Since October, the majority of the Singkil congregants have been unable to share in corporate worship. Around 1,000 churchless believers were prohibited from raising temporary tents to hold Sunday worship services – for “security reasons” – and advised to go to churches in other villages.
In Aceh, church leaders must obtain permission from the local government if they want to hold Sunday services in tents. One of the torched churches, the Indonesian Christian Church (HKI), has recently been given a permit to do so.
A general sentiment of despair and disbelief looms over the Singkil villagers in Aceh. One of the Christians whose church was demolished on 19 Oct. said: “The church had been here for such a long time. Our government should have paid attention to churches with large congregations.
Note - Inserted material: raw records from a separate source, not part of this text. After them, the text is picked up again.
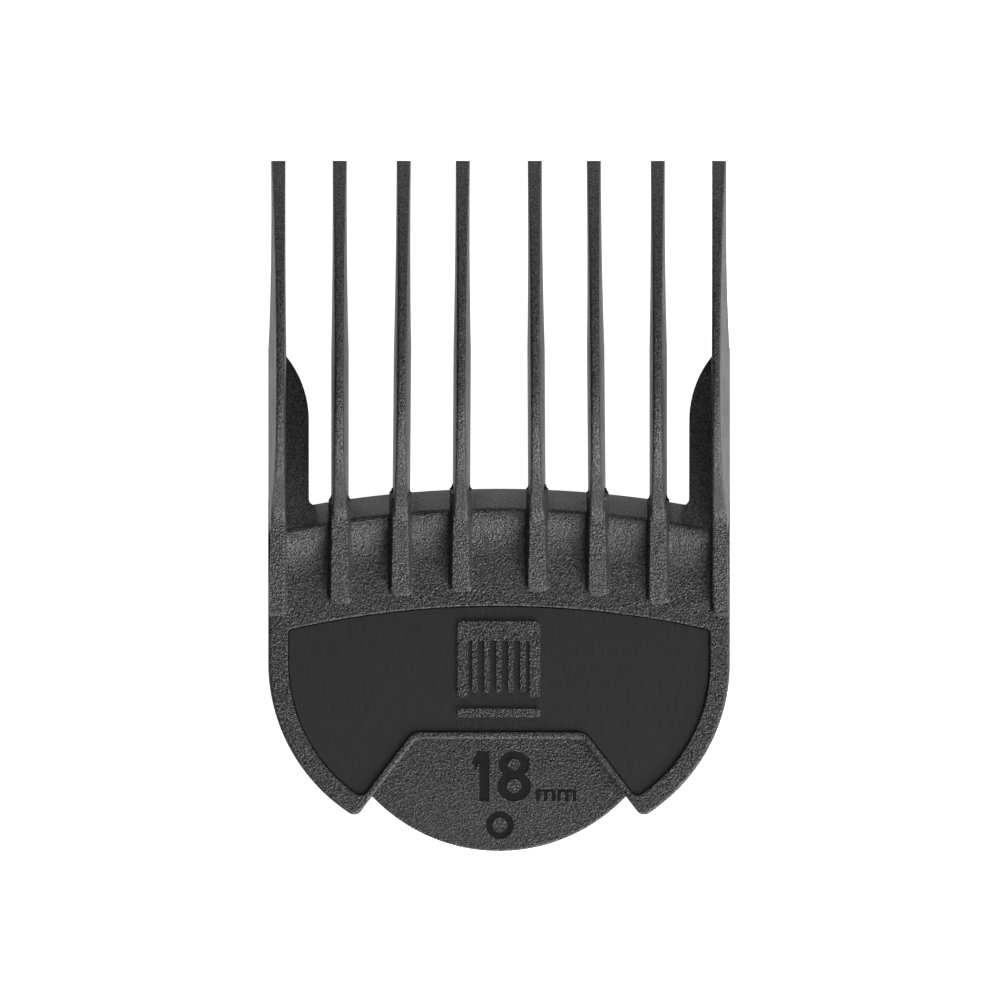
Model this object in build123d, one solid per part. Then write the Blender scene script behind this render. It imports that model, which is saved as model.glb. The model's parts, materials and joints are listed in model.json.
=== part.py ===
from build123d import *
import os
from math import acos, atan2, cos, degrees, radians, sin, sqrt, tan

# Clipper guard comb for an 18 mm cut, lying on its back.
# +X runs across the teeth, +Y towards their tips, +Z towards the skin side.
# The origin is the centre of the bounding box's bottom face. Millimetres.

# ---- driving dimensions ------------------------------------------------------------------
WIDTH = 48.0  # over the side walls
LENGTH = 71.8  # from the tab's edge to the tooth tips
CUT_LENGTH = 18.0  # hair length left, from the blade's face to the tooth crest
BLADE_WIDTH = 45.5
BLADE_THICKNESS = 2.8
TOOTH_COUNT = 8

# ---- levels, front to back ---------------------------------------------------------------
RAIL_THICKNESS = 1.2
SEAT_Z = RAIL_THICKNESS + BLADE_THICKNESS + 0.2  # the blade's front face rests here
LEDGE_TOP_Z = SEAT_Z + 1.2
PLATE_BACK_Z = 6.4
FACE_Z = 8.0
PANEL_FLOOR_Z = 7.15
INLAY_TOP_Z = 7.7
EMBLEM_TOP_Z = 7.95
CREST_Z = SEAT_Z + CUT_LENGTH

# ---- outline of the plate ----------------------------------------------------------------
TIP_Y = LENGTH / 2
TAB_Y = -LENGTH / 2
HALF = WIDTH / 2
LOBE_R = 18.72
LOBE_X = HALF - LOBE_R
LOBE_Y = -16.33
LOBE_TIP_R = 0.9
NOTCH_TOP_Y = -24.26
NOTCH_HALF = 8.6
NOTCH_SLOPE = tan(radians(52.4))
NOTCH_CORNER_R = 1.0
RIM = 2.08
NOTCH_BAND = 0.76
PANEL_TOP_Y = -10.38
PANEL_TOP_R = 98.3
INLAY_GAP = 0.04
PLATE_EDGE_R = 0.35
RECESS_EDGE_R = 0.2

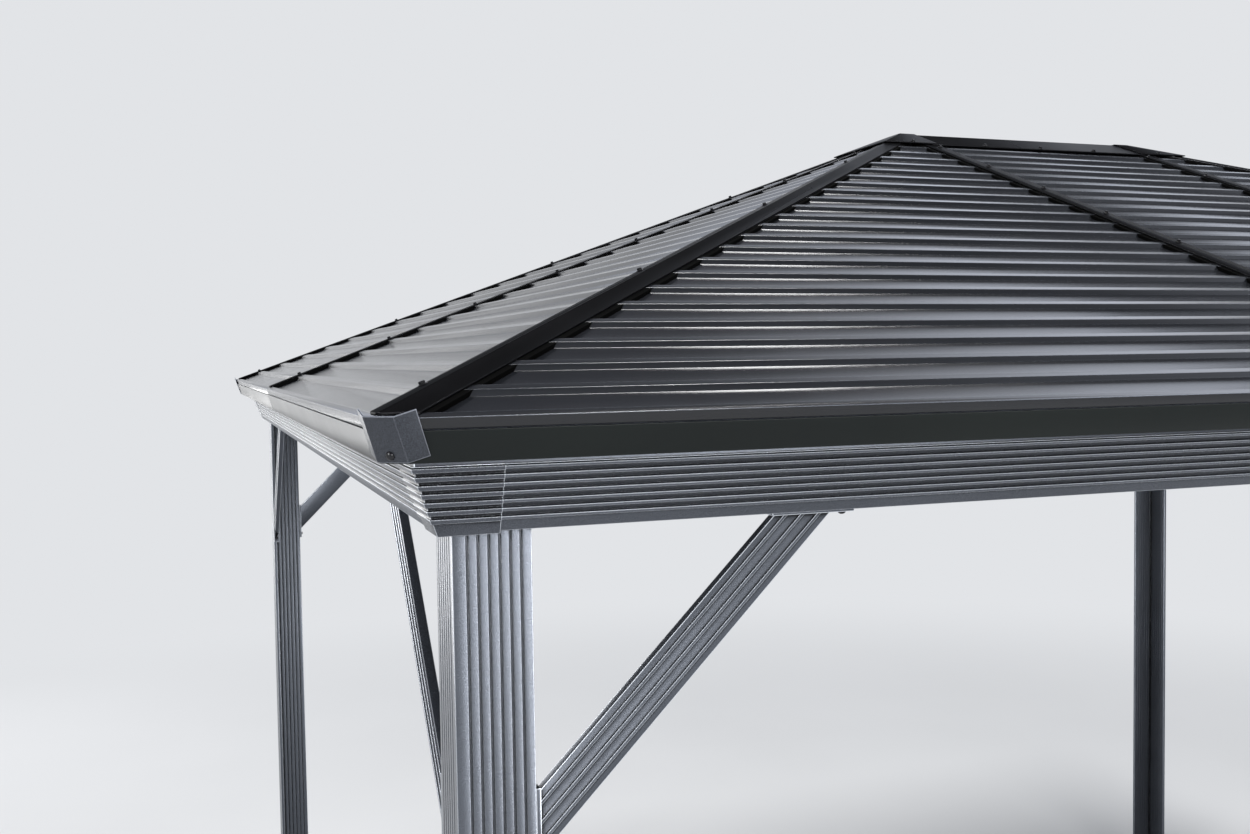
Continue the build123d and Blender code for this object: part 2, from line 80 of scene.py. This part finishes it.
UP = Vector((0, 0, 1))
SIDES = {  # the way out, and the distances from the middle to the side and to its corners
    "front": (Vector((0, -1, 0)), REACH_Y, REACH_X),
    "back": (Vector((0, 1, 0)), REACH_Y, REACH_X),
    "left": (Vector((-1, 0, 0)), REACH_X, REACH_Y),
    "right": (Vector((1, 0, 0)), REACH_X, REACH_Y),
}
LONG_SIDES = ("front", "back")
SIGNS = (-1, 1)


# Materials
def fill_ramp(ramp, stops):
    """Puts stops, in rising order, on a new ramp, so that no move changes their order."""
    ramp.elements[1].position, ramp.elements[1].color = stops[-1][0], (*stops[-1][1], 1.0)
    ramp.elements[0].position, ramp.elements[0].color = stops[0][0], (*stops[0][1], 1.0)
    for at, colour in stops[1:-1]:
        ramp.elements.new(at).color = (*colour, 1.0)


class Nodes:
    """A new material's node tree, with short names for the nodes that the coats use."""

    def __init__(self, name):
        self.material = bpy.data.materials.new(name)
        self.material.use_nodes = True
        self.tree = self.material.node_tree
        self.shader = self.tree.nodes["Principled BSDF"]
        self.place = self.tree.nodes.new("ShaderNodeTexCoord").outputs["Object"]

    def link(self, output, node, name):
        self.tree.links.new(output, node.inputs[name])

    def noise(self, scale, detail, roughness=0.5):
        node = self.tree.nodes.new("ShaderNodeTexNoise")
        node.inputs["Scale"].default_value = scale
        node.inputs["Detail"].default_value = detail
        node.inputs["Roughness"].default_value = roughness
        self.link(self.place, node, "Vector")
        return node.outputs["Fac"]

    def ramp(self, value, *stops):
        """Greys or colours by a value."""
        node = self.tree.nodes.new("ShaderNodeValToRGB")
        fill_ramp(node.color_ramp, [(at, c if isinstance(c, tuple) else (c, c, c)) for at, c in stops])
        self.link(value, node, "Fac")
        return node.outputs["Color"]

    def mix(self, kind, factor, base, colour):
        """Mixes a colour into a base. Each of the three is a value or another node's output."""
        node = self.tree.nodes.new("ShaderNodeMix")
        node.data_type = "RGBA"
        node.blend_type = kind
        first, second = (socket for socket in node.inputs if socket.type == "RGBA")
        for value, socket in ((factor, node.inputs[0]), (base, first), (colour, second)):
            if isinstance(value, bpy.types.NodeSocket):
                self.tree.links.new(value, socket)
            else:
                socket.default_value = value
        return next(socket for socket in node.outputs if socket.type == "RGBA")

    def reach(self, distance, inside):
        """1 in the open, falling in grooves, or at outer edges when it looks inside."""
        node = self.tree.nodes.new("ShaderNodeAmbientOcclusion")
        node.samples = 8
        node.only_local = True
        node.inside = inside
        node.inputs["Distance"].default_value = distance
        return node.outputs["AO"]

    def bump(self, height, strength, distance):
        node = self.tree.nodes.new("ShaderNodeBump")
        node.inputs["Strength"].default_value = strength
        node.inputs["Distance"].default_value = distance
        self.link(height, node, "Height")
        self.link(node.outputs["Normal"], self.shader, "Normal")

    def finish(self, **values):
        """Sets the shader's sockets that are the same all over, and gives the material."""
        for name, value in values.items():
            self.shader.inputs[name.replace("_", " ")].default_value = value
        return self.material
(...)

Where will we go for services now?”
“I have lost my hope for a better Indonesia,” said a Muslim woman, who converted to Islam from Christianity after she married a Muslim, and wished to remain anonymous. “They who call themselves government and religious organisations have destroyed one beautiful thing: the garuda,” she said referring to the country’s symbol of harmony in diversity in the form of a mythical bird called “garuda”.
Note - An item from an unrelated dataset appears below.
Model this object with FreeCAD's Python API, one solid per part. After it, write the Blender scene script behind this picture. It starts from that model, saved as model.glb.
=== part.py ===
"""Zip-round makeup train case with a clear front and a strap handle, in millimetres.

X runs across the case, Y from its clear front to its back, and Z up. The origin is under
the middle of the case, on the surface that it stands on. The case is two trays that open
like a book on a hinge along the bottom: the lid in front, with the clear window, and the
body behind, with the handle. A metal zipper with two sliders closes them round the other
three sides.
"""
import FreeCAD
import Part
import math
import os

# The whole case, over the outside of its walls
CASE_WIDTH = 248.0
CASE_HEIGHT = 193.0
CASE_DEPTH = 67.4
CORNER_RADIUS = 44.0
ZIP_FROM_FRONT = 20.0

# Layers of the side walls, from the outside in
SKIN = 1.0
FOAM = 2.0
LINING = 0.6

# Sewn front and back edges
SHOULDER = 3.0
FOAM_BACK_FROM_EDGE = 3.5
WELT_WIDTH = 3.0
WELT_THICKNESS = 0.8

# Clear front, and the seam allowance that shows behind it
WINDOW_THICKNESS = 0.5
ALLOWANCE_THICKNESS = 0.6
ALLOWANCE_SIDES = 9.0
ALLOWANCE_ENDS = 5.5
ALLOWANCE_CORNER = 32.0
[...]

She said Christians and Muslims had lived in harmony for decades and respected each other’s faiths before the incident.
“But now, everything’s different,” she said. “Muslim neighbours wouldn’t pass by the church debris or even glance at their Christian neighbours. I don’t know if our relationship could ever go back to the way it used to be.”
Today, our Indonesian contacts shared with Voice of the Persecuted,
After the goverment of Aceh singkil demolished churches 2 months ago, Christians tried to build blue tents so they can still do Sunday services and to pray to God. Today, Aceh singkil government also want to tear down these blue tents. Dear friends, please help pray for christians in Aceh..the decision is tomorrow.
In 2006, the controversial Joint Rules set by the Minister of Religious Affairs and the Minister of Home Affairs No. 8 and No. 9, demands states churches cannot be built without providing authorities with a list of names and signatures of 90 congregation members along with written support from at least 60 local residents and a village chief.
This has made it nearly impossible, if at all, for religious minorities to collect the signatures of 60 people required for the permit, particularly if the signatures are needed from citizens whose religion differs from their own.
In October, a radical Muslim youth group, Aceh Youth Concerned for Islam held protests demanding alleged unlicensed churches be torn down by authorities. Many believe the government’s decision to destroy ten Christian churches came by pressure of Muslim fundamentalists. But Impatiently, Muslim extremists took actions into their own hands and instigated mob violence to destroy Christian buildings and threaten Indonesian believers. Police were deployed but unable to stop the violence as one authority reported they were outnumbered by a mob of 500-800 strong.
When hatred flared, more than 5000 Christians fled their communities and were displaced as internal refugees. Upon their return, they were pressured to agree with decisions and rules made by Muslims and the government of Aceh Singkil to receive protection.
It is the government’s duty to help in the registration for houses of worship. Note: Many Mosques are not registered, but are overlooked.
Despite growing intolerance and escalating persecution in the world’s largest Muslim-populated nation, the Church in Indonesia continues to grow.